Collect every line in the records below that contains the word "from".

--- begin ---

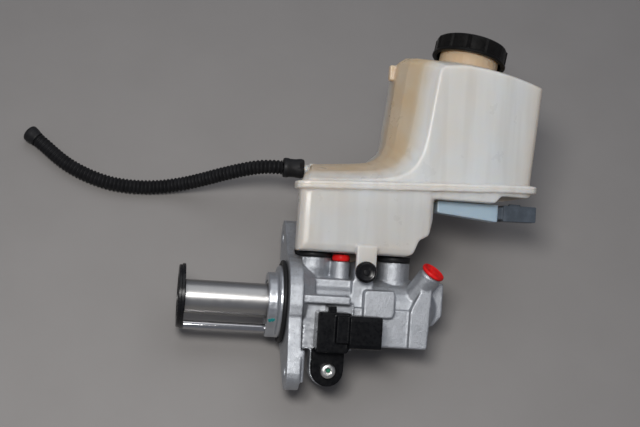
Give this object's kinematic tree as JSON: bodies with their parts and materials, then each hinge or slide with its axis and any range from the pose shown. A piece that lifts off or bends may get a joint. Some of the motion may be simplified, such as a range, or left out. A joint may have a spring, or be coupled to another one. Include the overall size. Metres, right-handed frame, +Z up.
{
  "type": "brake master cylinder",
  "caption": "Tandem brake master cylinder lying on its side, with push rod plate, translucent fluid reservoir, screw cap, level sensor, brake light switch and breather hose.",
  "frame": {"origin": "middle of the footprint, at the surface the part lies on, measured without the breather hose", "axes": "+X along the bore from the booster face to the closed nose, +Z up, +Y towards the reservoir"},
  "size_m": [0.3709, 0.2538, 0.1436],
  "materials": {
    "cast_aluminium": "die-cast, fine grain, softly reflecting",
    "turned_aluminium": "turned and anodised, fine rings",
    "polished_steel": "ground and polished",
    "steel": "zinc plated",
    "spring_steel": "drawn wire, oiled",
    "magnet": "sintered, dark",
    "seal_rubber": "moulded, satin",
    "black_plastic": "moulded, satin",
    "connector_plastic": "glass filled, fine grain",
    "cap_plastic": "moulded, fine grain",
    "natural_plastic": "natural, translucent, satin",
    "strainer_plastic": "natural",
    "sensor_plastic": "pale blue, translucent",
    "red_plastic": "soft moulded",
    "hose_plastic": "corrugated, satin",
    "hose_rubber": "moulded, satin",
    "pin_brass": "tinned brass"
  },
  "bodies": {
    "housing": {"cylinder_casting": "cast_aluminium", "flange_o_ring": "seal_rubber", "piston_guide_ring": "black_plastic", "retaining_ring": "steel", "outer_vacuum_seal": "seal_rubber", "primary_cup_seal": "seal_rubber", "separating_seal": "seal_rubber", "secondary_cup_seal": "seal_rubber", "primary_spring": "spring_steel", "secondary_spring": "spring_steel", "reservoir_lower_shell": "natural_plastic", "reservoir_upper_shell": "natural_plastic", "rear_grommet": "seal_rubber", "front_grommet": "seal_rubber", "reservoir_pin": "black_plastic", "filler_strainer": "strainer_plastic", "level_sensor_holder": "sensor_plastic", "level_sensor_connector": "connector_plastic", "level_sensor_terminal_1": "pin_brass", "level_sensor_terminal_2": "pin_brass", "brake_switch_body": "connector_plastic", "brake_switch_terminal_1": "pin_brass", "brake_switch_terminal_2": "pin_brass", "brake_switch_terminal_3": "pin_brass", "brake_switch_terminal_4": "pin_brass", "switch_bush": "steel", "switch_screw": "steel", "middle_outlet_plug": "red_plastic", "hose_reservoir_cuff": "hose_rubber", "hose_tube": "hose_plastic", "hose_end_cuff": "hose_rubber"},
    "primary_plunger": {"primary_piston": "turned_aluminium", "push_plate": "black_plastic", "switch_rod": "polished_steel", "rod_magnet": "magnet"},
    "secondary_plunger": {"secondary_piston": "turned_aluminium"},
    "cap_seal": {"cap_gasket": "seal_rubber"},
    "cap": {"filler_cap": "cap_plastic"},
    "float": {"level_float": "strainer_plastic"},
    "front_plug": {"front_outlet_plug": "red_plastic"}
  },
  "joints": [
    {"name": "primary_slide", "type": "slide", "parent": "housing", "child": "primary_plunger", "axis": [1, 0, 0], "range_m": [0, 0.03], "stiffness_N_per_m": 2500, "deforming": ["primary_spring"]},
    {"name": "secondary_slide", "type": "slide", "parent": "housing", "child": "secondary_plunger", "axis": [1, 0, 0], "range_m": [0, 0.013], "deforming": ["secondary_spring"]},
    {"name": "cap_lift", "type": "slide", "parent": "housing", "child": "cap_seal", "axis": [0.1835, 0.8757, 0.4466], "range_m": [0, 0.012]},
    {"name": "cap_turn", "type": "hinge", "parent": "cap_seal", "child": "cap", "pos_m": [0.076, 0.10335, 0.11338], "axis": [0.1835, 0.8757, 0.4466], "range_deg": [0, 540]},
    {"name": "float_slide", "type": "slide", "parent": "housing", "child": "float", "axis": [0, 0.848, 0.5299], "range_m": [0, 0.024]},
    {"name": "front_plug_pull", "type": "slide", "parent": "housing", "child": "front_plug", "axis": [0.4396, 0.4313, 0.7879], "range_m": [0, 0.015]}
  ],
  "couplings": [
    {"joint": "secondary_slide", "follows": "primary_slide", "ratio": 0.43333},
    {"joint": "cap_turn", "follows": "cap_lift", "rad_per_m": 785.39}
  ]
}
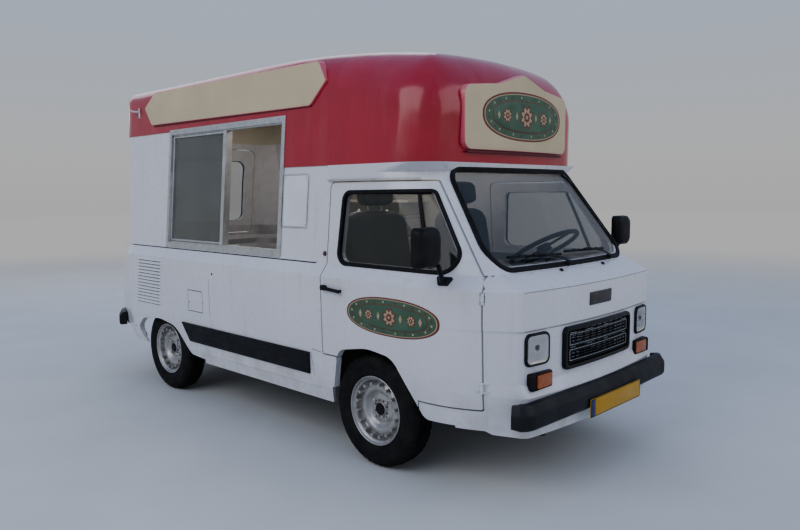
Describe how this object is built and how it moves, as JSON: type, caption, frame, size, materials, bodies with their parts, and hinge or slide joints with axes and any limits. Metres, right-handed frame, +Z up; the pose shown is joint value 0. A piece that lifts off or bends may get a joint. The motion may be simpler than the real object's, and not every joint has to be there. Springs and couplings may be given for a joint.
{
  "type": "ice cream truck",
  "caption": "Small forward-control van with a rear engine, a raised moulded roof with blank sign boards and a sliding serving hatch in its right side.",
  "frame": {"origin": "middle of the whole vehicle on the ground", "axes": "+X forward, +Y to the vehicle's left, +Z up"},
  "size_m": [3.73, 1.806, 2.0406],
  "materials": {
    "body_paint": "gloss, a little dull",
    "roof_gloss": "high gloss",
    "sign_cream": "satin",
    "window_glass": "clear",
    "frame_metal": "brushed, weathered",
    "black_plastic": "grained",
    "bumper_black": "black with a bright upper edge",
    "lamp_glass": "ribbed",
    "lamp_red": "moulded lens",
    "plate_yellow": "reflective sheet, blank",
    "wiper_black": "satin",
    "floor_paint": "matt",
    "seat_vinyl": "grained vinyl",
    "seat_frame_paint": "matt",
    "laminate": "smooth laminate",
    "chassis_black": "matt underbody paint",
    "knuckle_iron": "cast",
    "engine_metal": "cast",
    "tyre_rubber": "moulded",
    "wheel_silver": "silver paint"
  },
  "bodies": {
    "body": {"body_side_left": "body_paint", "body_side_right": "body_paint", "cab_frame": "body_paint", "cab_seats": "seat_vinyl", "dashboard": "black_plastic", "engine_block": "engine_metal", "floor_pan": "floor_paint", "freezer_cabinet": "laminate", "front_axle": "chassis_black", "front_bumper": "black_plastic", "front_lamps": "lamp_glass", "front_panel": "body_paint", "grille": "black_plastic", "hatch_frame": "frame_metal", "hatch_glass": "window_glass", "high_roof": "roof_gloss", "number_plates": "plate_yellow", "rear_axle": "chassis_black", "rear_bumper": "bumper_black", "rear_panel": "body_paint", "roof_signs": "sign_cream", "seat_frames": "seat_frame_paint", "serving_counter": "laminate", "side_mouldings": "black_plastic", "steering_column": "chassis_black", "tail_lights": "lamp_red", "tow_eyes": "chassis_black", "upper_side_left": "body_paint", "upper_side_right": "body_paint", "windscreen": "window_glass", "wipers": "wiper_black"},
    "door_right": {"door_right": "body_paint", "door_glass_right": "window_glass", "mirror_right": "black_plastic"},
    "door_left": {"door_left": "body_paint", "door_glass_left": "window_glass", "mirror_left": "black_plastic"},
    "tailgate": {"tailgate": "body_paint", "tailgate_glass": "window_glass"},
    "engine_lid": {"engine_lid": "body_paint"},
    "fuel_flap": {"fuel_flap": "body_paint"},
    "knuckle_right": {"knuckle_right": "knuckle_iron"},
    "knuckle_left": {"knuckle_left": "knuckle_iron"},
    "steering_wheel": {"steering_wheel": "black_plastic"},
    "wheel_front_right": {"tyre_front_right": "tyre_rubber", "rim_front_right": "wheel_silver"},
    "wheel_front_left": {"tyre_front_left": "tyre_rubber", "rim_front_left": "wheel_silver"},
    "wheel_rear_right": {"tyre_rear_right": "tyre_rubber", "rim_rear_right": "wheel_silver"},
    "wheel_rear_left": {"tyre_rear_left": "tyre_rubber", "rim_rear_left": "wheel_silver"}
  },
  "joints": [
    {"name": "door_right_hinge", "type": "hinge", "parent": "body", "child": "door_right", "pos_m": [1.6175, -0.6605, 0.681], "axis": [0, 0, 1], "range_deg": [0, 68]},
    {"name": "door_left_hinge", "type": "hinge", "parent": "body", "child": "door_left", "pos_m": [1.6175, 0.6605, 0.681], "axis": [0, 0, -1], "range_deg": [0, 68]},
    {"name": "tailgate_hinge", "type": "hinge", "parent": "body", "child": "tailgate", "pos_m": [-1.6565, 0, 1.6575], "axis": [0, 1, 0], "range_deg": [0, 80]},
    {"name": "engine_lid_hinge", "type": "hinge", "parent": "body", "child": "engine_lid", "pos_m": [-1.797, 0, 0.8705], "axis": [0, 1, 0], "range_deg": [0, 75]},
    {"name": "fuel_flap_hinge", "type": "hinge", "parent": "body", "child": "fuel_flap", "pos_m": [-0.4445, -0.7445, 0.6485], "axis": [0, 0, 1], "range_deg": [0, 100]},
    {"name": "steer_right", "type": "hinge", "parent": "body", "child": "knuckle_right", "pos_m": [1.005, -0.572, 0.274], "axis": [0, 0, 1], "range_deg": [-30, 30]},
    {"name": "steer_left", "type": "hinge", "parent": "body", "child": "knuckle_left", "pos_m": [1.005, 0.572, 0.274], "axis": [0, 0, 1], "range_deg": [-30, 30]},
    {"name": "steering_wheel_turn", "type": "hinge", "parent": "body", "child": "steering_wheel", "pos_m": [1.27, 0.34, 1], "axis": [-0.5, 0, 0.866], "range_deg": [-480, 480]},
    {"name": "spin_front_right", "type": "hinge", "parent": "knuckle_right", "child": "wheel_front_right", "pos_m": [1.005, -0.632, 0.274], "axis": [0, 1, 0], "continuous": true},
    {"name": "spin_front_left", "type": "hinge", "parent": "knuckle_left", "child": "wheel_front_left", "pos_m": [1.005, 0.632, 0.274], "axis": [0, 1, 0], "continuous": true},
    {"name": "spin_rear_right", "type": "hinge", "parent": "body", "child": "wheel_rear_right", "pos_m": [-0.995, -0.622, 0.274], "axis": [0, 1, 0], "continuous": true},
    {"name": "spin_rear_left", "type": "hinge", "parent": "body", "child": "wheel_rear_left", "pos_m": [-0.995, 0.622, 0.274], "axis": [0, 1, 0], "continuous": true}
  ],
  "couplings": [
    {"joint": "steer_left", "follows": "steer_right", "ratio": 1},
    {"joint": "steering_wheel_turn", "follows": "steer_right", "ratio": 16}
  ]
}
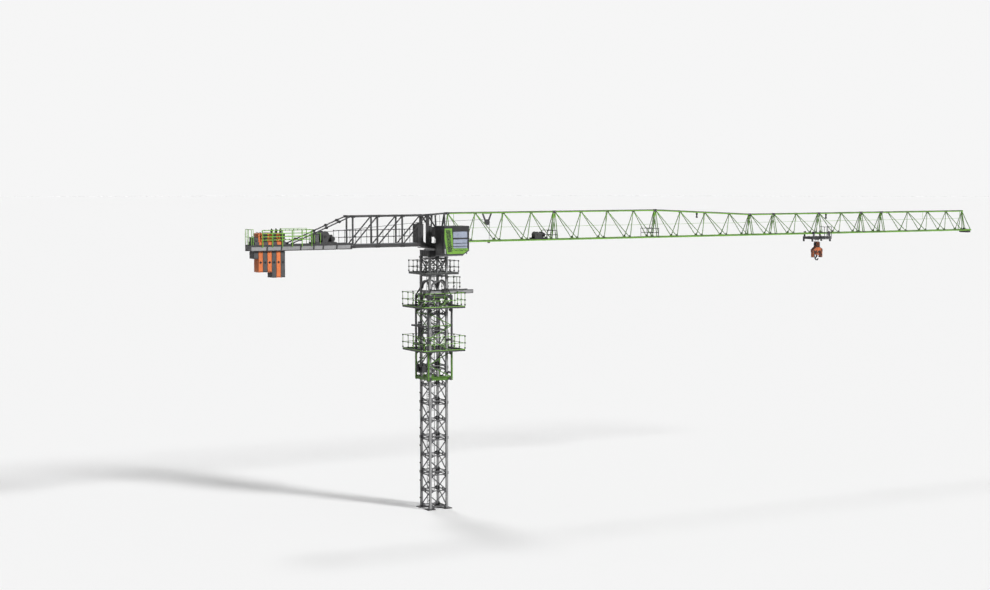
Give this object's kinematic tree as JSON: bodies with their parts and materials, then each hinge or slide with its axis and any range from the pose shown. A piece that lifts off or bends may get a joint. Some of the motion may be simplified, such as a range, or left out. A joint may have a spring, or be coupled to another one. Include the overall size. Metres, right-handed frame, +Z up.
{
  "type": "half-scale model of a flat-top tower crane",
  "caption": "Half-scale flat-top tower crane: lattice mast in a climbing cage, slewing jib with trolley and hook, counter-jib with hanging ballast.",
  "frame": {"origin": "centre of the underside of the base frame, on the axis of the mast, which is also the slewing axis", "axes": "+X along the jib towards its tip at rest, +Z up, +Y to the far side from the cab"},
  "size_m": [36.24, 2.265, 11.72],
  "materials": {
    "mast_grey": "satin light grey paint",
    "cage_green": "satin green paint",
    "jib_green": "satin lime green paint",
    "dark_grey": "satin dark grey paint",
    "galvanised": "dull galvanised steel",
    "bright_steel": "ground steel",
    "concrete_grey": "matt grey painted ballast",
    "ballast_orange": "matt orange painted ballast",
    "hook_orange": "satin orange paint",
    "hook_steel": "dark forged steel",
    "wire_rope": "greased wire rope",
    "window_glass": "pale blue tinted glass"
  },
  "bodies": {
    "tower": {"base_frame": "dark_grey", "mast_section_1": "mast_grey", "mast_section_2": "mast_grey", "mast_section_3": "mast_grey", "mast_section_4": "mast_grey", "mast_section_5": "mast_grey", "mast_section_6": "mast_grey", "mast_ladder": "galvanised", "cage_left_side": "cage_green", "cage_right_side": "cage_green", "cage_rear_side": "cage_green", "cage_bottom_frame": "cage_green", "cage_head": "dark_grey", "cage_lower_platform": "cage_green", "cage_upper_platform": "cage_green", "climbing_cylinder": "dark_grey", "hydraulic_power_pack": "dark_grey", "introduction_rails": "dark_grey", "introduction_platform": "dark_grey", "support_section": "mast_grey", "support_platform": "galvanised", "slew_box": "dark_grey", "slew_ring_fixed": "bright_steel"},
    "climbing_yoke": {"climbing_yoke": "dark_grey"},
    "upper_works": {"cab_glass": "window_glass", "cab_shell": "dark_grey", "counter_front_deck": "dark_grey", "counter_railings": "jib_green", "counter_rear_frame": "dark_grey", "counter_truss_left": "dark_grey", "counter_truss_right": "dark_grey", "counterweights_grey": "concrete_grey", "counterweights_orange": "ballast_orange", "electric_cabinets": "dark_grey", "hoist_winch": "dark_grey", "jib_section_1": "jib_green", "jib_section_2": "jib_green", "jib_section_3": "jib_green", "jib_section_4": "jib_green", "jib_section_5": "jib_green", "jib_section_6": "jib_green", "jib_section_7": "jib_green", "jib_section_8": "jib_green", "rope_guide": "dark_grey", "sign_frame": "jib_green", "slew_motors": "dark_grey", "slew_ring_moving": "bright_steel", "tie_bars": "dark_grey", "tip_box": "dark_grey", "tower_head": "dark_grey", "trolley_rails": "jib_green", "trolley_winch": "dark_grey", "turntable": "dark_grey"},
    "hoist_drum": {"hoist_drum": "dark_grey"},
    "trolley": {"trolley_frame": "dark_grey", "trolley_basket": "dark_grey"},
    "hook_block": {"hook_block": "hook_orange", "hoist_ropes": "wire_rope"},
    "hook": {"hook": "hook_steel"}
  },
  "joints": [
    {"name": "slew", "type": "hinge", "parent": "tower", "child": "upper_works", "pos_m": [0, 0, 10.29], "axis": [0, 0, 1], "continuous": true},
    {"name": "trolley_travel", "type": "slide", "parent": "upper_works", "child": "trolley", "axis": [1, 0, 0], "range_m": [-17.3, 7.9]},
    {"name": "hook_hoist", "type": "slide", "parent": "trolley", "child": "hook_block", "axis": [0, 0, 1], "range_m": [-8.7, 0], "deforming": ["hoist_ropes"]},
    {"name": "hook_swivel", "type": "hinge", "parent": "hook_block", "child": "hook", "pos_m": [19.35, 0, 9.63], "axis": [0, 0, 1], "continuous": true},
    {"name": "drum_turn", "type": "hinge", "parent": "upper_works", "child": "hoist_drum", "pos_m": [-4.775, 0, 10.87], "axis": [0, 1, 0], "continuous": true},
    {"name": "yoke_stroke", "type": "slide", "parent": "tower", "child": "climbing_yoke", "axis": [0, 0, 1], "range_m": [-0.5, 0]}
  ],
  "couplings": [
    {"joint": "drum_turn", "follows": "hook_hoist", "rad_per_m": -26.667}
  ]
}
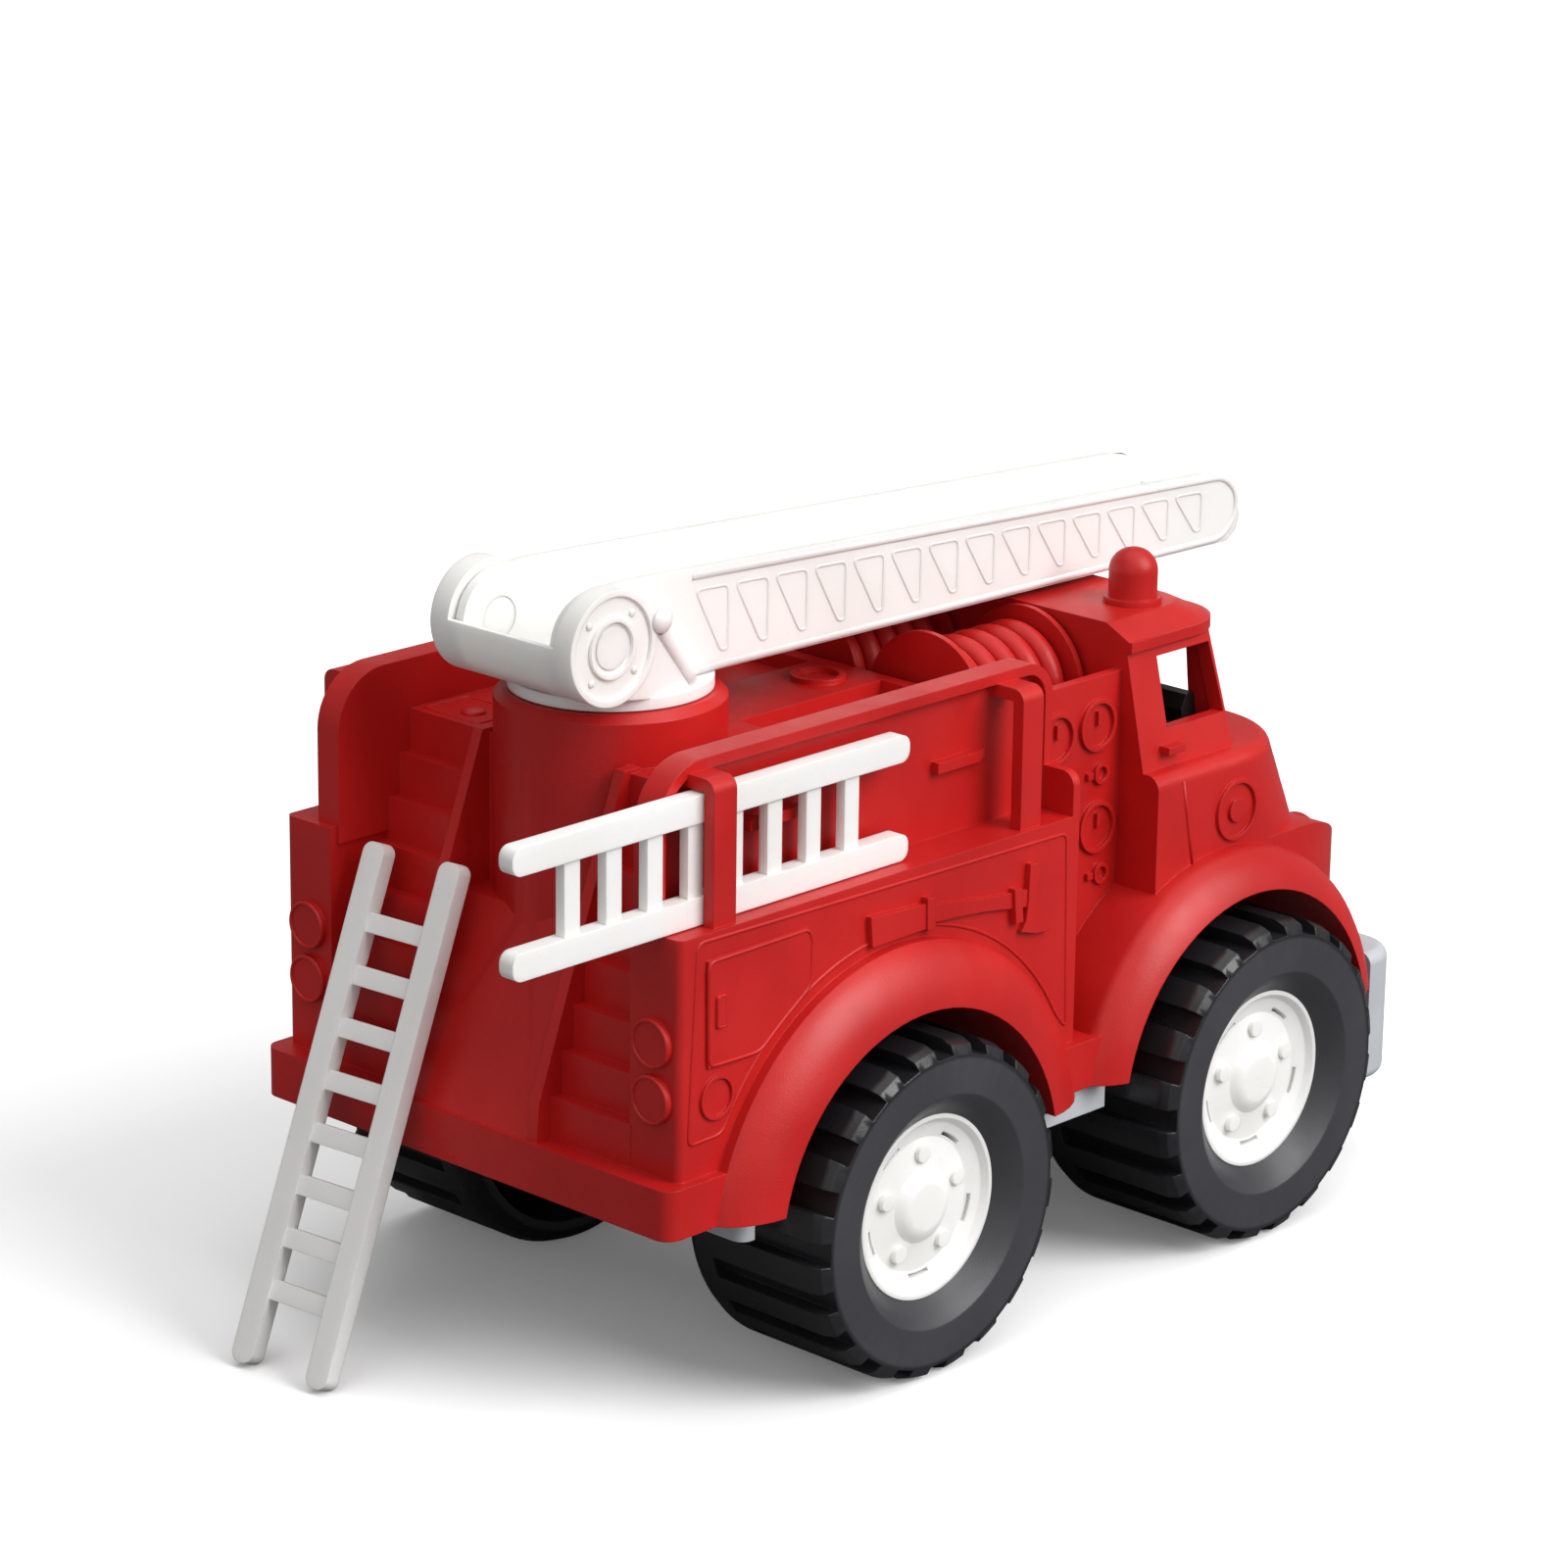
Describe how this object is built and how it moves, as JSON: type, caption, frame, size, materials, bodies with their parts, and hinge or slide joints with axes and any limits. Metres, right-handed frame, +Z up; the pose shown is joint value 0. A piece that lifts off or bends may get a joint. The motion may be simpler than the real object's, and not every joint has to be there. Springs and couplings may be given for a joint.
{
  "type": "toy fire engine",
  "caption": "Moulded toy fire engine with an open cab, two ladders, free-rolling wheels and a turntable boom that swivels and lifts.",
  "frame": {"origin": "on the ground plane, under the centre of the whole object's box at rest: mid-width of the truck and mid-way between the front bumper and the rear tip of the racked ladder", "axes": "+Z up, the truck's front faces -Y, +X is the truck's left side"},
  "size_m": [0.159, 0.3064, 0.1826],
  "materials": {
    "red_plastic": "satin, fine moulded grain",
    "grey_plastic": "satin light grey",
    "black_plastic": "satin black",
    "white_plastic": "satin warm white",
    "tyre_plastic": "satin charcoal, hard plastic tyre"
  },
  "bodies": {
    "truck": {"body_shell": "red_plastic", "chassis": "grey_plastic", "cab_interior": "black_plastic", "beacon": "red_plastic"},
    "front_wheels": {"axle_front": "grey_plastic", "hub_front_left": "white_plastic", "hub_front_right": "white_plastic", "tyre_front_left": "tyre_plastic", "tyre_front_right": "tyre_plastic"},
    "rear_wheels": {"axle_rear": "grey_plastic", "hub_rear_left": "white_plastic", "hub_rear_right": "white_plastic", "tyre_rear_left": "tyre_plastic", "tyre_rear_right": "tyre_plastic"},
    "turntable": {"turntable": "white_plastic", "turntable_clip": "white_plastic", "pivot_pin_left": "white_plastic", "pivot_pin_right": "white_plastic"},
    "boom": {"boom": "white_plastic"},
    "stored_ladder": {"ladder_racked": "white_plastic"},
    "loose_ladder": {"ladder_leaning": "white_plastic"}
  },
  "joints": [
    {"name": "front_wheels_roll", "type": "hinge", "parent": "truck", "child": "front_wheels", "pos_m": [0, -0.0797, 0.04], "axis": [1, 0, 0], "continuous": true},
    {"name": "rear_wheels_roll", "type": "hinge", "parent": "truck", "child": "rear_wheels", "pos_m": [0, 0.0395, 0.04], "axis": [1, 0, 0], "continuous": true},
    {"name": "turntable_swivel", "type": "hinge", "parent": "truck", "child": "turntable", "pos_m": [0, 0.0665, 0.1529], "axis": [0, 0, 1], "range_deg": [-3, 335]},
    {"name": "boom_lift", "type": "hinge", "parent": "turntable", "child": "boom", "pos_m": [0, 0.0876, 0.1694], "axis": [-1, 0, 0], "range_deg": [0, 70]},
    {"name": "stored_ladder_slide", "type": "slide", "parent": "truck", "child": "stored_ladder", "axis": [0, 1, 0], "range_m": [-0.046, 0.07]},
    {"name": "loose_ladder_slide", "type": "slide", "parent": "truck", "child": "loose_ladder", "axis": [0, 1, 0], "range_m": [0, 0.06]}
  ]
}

--- end ---

--- RESULT OF THE TASK ---
Give this object's kinematic tree as JSON: bodies with their parts and materials, then each hinge or slide with its axis and any range from the pose shown. A piece that lifts off or bends may get a joint. Some of the motion may be simplified, such as a range, or left out. A joint may have a spring, or be coupled to another one. Include the overall size. Metres, right-handed frame, +Z up.
  "frame": {"origin": "middle of the footprint, at the surface the part lies on, measured without the breather hose", "axes": "+X along the bore from the booster face to the closed nose, +Z up, +Y towards the reservoir"},
Give this object's kinematic tree as JSON: bodies with their parts and materials, then each hinge or slide with its axis and any range from the pose shown. A piece that lifts off or bends may get a joint. Some of the motion may be simplified, such as a range, or left out. A joint may have a spring, or be coupled to another one. Include the overall size. Metres, right-handed frame, +Z up.
  "frame": {"origin": "centre of the underside of the base frame, on the axis of the mast, which is also the slewing axis", "axes": "+X along the jib towards its tip at rest, +Z up, +Y to the far side from the cab"},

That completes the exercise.